_Direction_: Check every line of the material below for the string "manifold", and return the ones that have it.

_Data block_:

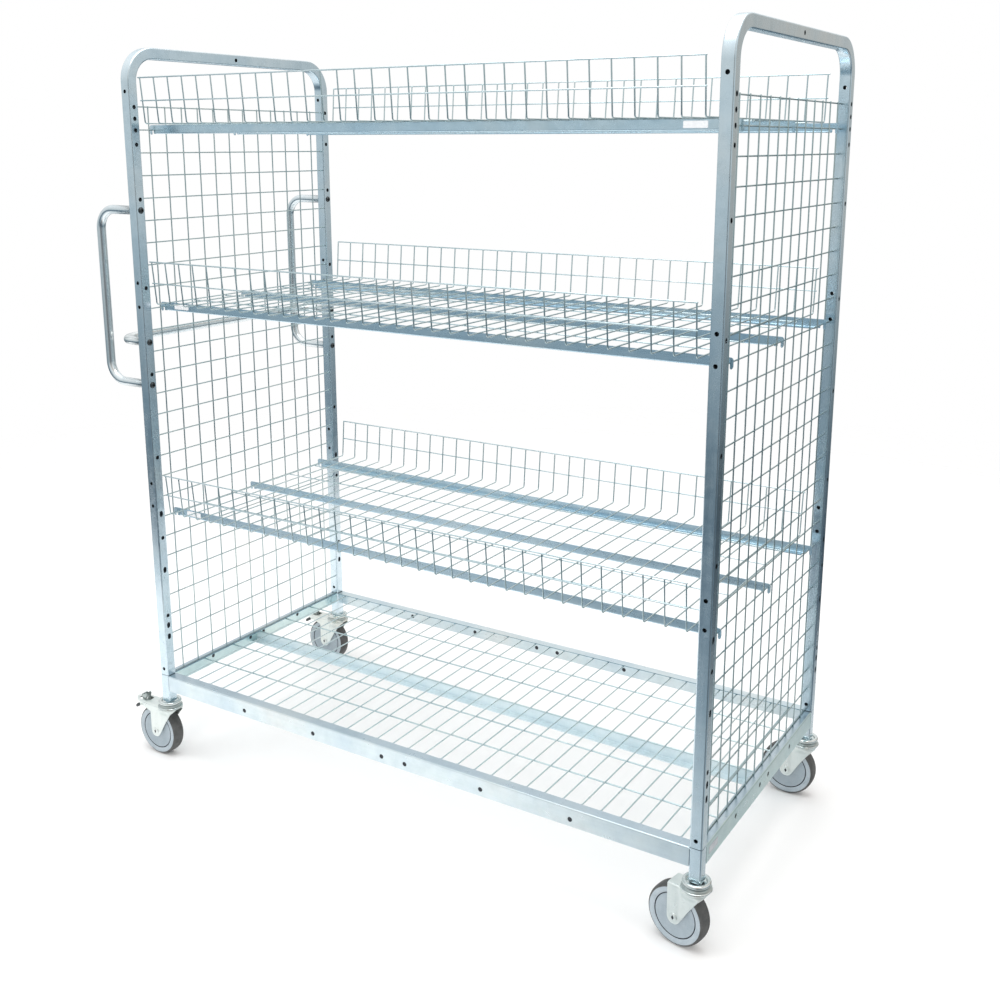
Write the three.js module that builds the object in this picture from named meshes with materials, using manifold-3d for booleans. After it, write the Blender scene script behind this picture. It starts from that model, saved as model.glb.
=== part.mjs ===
// Wire-mesh shelf trolley: two mesh gables on a wire deck, three lift-out wire shelves,
// handles on the left gable and four swivel casters. Millimetres, +Z up, X along the
// length (handles at -X), Y across (front at -Y). The origin is at the floor, under the
// middle of the whole trolley.
import * as THREE from "three";
import { mergeVertices } from "three/addons/utils/BufferGeometryUtils.js";
import Module from "manifold-3d";

const wasm = await Module();
wasm.setup();

// ---- driving dimensions ----
const POST = 25; // square tube of the gable frames
const WALL = 2; // its wall
const SPAN_X = 1396; // left post centre to right post centre
const SPAN_Y = 647; // front post centre to rear post centre
const DEPTH = SPAN_Y + POST; // over the posts
const TOP = 1698; // top face of the gable frames
const BEND = 62.5; // centreline radius of the gable frame's top corners
const GAP = 0.3; // clearance between neighbouring pieces
const WIRE = 3; // mesh wire
const LAYER = WIRE + 0.2; // pitch of two crossing wire layers
const PITCH = 50; // gable mesh pitch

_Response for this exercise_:
Write the three.js module that builds the object in this picture from named meshes with materials, using manifold-3d for booleans. After it, write the Blender scene script behind this picture. It starts from that model, saved as model.glb.
import Module from "manifold-3d";